Aim of the task: Write out all of the entries exactly as given.

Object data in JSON
== == ==
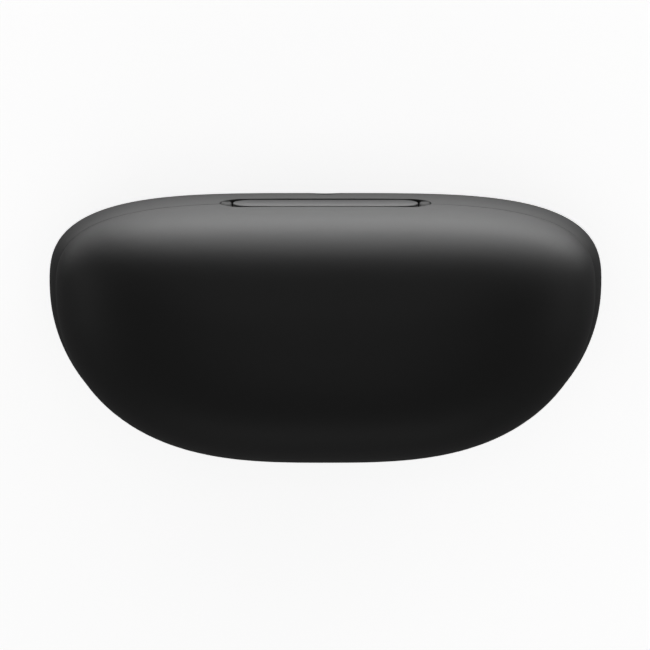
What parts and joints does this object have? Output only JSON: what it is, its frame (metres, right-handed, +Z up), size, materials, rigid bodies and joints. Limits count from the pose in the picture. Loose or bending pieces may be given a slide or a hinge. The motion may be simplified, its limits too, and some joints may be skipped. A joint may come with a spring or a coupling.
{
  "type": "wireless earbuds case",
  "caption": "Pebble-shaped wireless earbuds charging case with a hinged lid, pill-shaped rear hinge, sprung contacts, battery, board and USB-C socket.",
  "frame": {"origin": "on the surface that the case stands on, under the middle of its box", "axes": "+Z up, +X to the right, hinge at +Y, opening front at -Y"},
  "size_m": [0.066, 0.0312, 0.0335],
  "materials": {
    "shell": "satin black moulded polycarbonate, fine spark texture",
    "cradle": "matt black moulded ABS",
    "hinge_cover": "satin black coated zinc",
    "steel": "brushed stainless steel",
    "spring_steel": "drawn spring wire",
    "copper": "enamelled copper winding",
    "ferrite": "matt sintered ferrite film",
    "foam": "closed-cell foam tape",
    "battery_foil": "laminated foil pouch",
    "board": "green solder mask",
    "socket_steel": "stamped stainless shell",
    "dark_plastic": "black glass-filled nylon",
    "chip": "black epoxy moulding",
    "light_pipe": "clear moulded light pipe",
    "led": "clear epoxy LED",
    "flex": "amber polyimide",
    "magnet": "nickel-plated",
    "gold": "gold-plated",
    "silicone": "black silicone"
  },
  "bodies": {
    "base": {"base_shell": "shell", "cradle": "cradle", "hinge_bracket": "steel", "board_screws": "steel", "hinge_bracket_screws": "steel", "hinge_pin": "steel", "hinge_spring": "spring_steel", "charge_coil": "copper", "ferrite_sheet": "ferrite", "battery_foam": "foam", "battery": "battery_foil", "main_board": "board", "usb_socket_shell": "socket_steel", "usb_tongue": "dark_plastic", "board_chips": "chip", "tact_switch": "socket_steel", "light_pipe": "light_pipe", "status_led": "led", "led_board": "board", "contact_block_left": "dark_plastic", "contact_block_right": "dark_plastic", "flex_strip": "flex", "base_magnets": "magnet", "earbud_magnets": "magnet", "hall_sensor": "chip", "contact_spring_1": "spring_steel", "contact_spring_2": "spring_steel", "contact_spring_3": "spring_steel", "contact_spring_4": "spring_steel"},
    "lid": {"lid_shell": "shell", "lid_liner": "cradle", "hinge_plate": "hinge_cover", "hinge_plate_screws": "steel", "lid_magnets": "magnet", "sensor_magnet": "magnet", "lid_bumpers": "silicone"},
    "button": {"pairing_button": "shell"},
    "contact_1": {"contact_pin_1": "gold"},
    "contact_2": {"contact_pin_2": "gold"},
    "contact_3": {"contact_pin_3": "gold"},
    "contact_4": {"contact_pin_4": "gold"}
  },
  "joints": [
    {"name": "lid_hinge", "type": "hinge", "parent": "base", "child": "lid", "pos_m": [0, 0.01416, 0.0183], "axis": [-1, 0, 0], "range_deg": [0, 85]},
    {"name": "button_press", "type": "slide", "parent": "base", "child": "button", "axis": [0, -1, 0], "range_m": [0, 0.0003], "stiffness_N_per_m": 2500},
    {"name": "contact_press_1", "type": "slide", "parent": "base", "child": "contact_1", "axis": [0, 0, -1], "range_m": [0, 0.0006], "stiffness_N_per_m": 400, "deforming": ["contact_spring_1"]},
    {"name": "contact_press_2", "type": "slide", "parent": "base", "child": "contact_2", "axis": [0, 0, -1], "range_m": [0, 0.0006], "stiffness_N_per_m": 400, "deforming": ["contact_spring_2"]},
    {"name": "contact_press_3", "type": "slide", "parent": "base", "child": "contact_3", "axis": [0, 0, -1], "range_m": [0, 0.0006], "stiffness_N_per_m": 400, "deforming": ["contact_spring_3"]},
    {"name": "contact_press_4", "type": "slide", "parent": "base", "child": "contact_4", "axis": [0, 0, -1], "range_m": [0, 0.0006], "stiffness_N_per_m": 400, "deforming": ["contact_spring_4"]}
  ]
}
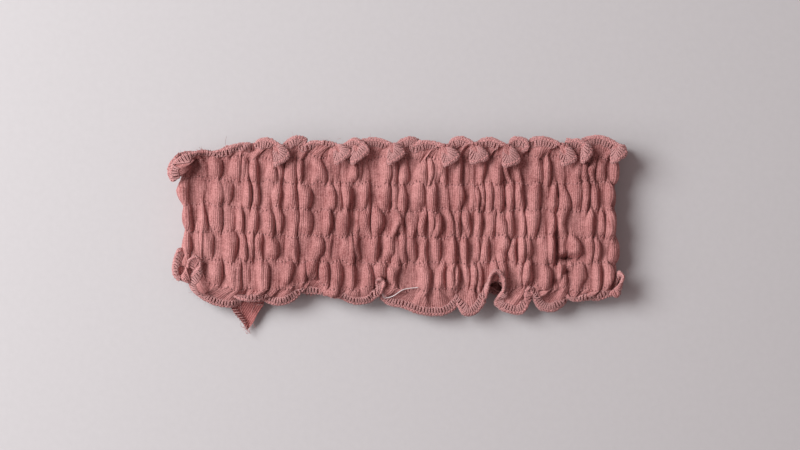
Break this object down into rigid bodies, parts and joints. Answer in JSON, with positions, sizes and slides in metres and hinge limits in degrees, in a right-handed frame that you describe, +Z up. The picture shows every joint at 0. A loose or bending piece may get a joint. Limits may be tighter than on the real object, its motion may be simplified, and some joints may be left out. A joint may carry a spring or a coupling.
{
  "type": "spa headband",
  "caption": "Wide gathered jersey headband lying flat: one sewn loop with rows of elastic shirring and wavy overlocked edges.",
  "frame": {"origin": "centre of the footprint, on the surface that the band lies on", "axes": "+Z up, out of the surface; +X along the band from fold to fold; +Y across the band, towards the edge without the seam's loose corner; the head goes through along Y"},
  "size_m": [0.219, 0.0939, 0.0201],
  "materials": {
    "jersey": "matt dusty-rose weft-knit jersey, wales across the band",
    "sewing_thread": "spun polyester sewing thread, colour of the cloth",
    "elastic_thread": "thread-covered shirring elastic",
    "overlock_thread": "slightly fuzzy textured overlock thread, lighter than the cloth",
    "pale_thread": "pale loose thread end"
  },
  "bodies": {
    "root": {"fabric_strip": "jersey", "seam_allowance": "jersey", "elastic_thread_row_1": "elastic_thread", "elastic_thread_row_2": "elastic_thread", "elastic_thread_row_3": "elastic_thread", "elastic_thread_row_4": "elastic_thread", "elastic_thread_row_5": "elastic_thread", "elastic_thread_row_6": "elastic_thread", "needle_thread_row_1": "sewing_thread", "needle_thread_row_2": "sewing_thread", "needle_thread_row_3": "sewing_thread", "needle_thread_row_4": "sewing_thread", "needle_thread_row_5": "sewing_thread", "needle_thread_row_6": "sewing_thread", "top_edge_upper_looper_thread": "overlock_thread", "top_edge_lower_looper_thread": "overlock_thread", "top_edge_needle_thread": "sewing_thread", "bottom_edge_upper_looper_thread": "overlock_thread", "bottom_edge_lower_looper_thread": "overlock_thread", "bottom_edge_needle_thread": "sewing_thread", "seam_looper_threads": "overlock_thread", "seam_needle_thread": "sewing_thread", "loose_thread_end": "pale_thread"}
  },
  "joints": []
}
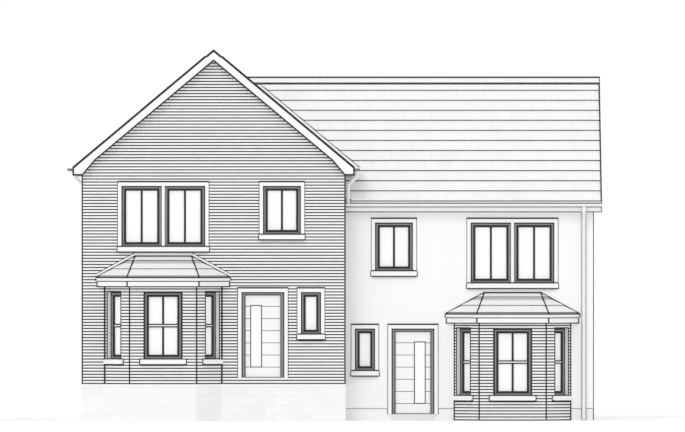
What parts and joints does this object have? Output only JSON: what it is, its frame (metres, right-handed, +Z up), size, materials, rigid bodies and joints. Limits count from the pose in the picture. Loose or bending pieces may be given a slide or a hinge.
== == ==
Output:
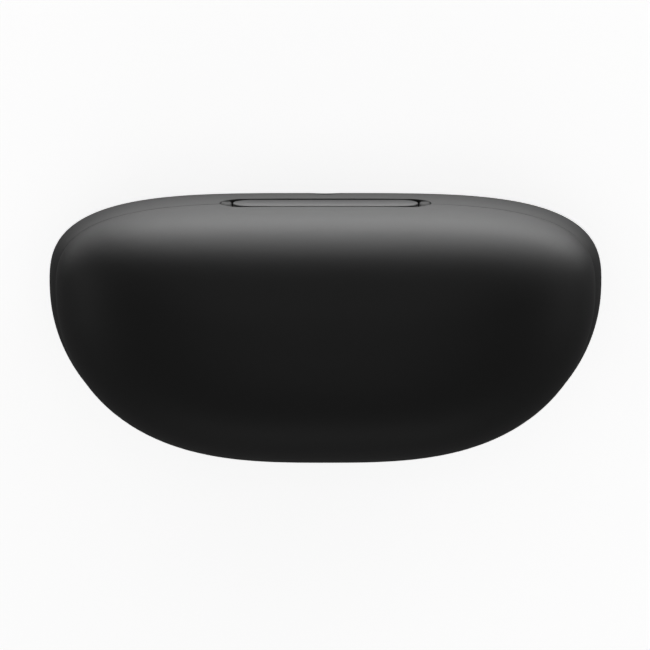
What parts and joints does this object have? Output only JSON: what it is, its frame (metres, right-handed, +Z up), size, materials, rigid bodies and joints. Limits count from the pose in the picture. Loose or bending pieces may be given a slide or a hinge. The motion may be simplified, its limits too, and some joints may be skipped. A joint may come with a spring or a coupling.
{
  "type": "wireless earbuds case",
  "caption": "Pebble-shaped wireless earbuds charging case with a hinged lid, pill-shaped rear hinge, sprung contacts, battery, board and USB-C socket.",
  "frame": {"origin": "on the surface that the case stands on, under the middle of its box", "axes": "+Z up, +X to the right, hinge at +Y, opening front at -Y"},
  "size_m": [0.066, 0.0312, 0.0335],
  "materials": {
    "shell": "satin black moulded polycarbonate, fine spark texture",
    "cradle": "matt black moulded ABS",
    "hinge_cover": "satin black coated zinc",
    "steel": "brushed stainless steel",
    "spring_steel": "drawn spring wire",
    "copper": "enamelled copper winding",
    "ferrite": "matt sintered ferrite film",
    "foam": "closed-cell foam tape",
    "battery_foil": "laminated foil pouch",
    "board": "green solder mask",
    "socket_steel": "stamped stainless shell",
    "dark_plastic": "black glass-filled nylon",
    "chip": "black epoxy moulding",
    "light_pipe": "clear moulded light pipe",
    "led": "clear epoxy LED",
    "flex": "amber polyimide",
    "magnet": "nickel-plated",
    "gold": "gold-plated",
    "silicone": "black silicone"
  },
  "bodies": {
    "base": {"base_shell": "shell", "cradle": "cradle", "hinge_bracket": "steel", "board_screws": "steel", "hinge_bracket_screws": "steel", "hinge_pin": "steel", "hinge_spring": "spring_steel", "charge_coil": "copper", "ferrite_sheet": "ferrite", "battery_foam": "foam", "battery": "battery_foil", "main_board": "board", "usb_socket_shell": "socket_steel", "usb_tongue": "dark_plastic", "board_chips": "chip", "tact_switch": "socket_steel", "light_pipe": "light_pipe", "status_led": "led", "led_board": "board", "contact_block_left": "dark_plastic", "contact_block_right": "dark_plastic", "flex_strip": "flex", "base_magnets": "magnet", "earbud_magnets": "magnet", "hall_sensor": "chip", "contact_spring_1": "spring_steel", "contact_spring_2": "spring_steel", "contact_spring_3": "spring_steel", "contact_spring_4": "spring_steel"},
    "lid": {"lid_shell": "shell", "lid_liner": "cradle", "hinge_plate": "hinge_cover", "hinge_plate_screws": "steel", "lid_magnets": "magnet", "sensor_magnet": "magnet", "lid_bumpers": "silicone"},
    "button": {"pairing_button": "shell"},
    "contact_1": {"contact_pin_1": "gold"},
    "contact_2": {"contact_pin_2": "gold"},
    "contact_3": {"contact_pin_3": "gold"},
    "contact_4": {"contact_pin_4": "gold"}
  },
  "joints": [
    {"name": "lid_hinge", "type": "hinge", "parent": "base", "child": "lid", "pos_m": [0, 0.01416, 0.0183], "axis": [-1, 0, 0], "range_deg": [0, 85]},
    {"name": "button_press", "type": "slide", "parent": "base", "child": "button", "axis": [0, -1, 0], "range_m": [0, 0.0003], "stiffness_N_per_m": 2500},
    {"name": "contact_press_1", "type": "slide", "parent": "base", "child": "contact_1", "axis": [0, 0, -1], "range_m": [0, 0.0006], "stiffness_N_per_m": 400, "deforming": ["contact_spring_1"]},
    {"name": "contact_press_2", "type": "slide", "parent": "base", "child": "contact_2", "axis": [0, 0, -1], "range_m": [0, 0.0006], "stiffness_N_per_m": 400, "deforming": ["contact_spring_2"]},
    {"name": "contact_press_3", "type": "slide", "parent": "base", "child": "contact_3", "axis": [0, 0, -1], "range_m": [0, 0.0006], "stiffness_N_per_m": 400, "deforming": ["contact_spring_3"]},
    {"name": "contact_press_4", "type": "slide", "parent": "base", "child": "contact_4", "axis": [0, 0, -1], "range_m": [0, 0.0006], "stiffness_N_per_m": 400, "deforming": ["contact_spring_4"]}
  ]
}
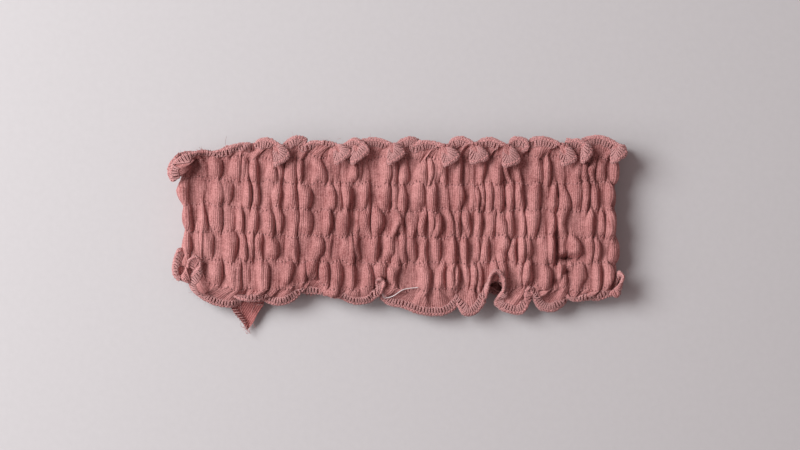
Break this object down into rigid bodies, parts and joints. Answer in JSON, with positions, sizes and slides in metres and hinge limits in degrees, in a right-handed frame that you describe, +Z up. The picture shows every joint at 0. A loose or bending piece may get a joint. Limits may be tighter than on the real object, its motion may be simplified, and some joints may be left out. A joint may carry a spring or a coupling.
{
  "type": "spa headband",
  "caption": "Wide gathered jersey headband lying flat: one sewn loop with rows of elastic shirring and wavy overlocked edges.",
  "frame": {"origin": "centre of the footprint, on the surface that the band lies on", "axes": "+Z up, out of the surface; +X along the band from fold to fold; +Y across the band, towards the edge without the seam's loose corner; the head goes through along Y"},
  "size_m": [0.219, 0.0939, 0.0201],
  "materials": {
    "jersey": "matt dusty-rose weft-knit jersey, wales across the band",
    "sewing_thread": "spun polyester sewing thread, colour of the cloth",
    "elastic_thread": "thread-covered shirring elastic",
    "overlock_thread": "slightly fuzzy textured overlock thread, lighter than the cloth",
    "pale_thread": "pale loose thread end"
  },
  "bodies": {
    "root": {"fabric_strip": "jersey", "seam_allowance": "jersey", "elastic_thread_row_1": "elastic_thread", "elastic_thread_row_2": "elastic_thread", "elastic_thread_row_3": "elastic_thread", "elastic_thread_row_4": "elastic_thread", "elastic_thread_row_5": "elastic_thread", "elastic_thread_row_6": "elastic_thread", "needle_thread_row_1": "sewing_thread", "needle_thread_row_2": "sewing_thread", "needle_thread_row_3": "sewing_thread", "needle_thread_row_4": "sewing_thread", "needle_thread_row_5": "sewing_thread", "needle_thread_row_6": "sewing_thread", "top_edge_upper_looper_thread": "overlock_thread", "top_edge_lower_looper_thread": "overlock_thread", "top_edge_needle_thread": "sewing_thread", "bottom_edge_upper_looper_thread": "overlock_thread", "bottom_edge_lower_looper_thread": "overlock_thread", "bottom_edge_needle_thread": "sewing_thread", "seam_looper_threads": "overlock_thread", "seam_needle_thread": "sewing_thread", "loose_thread_end": "pale_thread"}
  },
  "joints": []
}
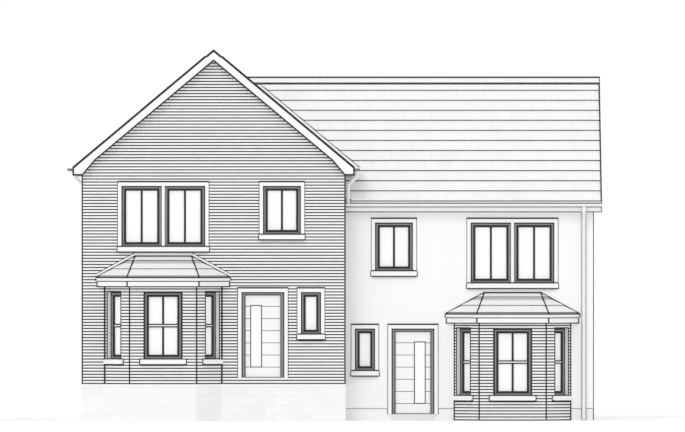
What parts and joints does this object have? Output only JSON: what it is, its frame (metres, right-handed, +Z up), size, materials, rigid bodies and joints. Limits count from the pose in the picture. Loose or bending pieces may be given a slide or a hinge.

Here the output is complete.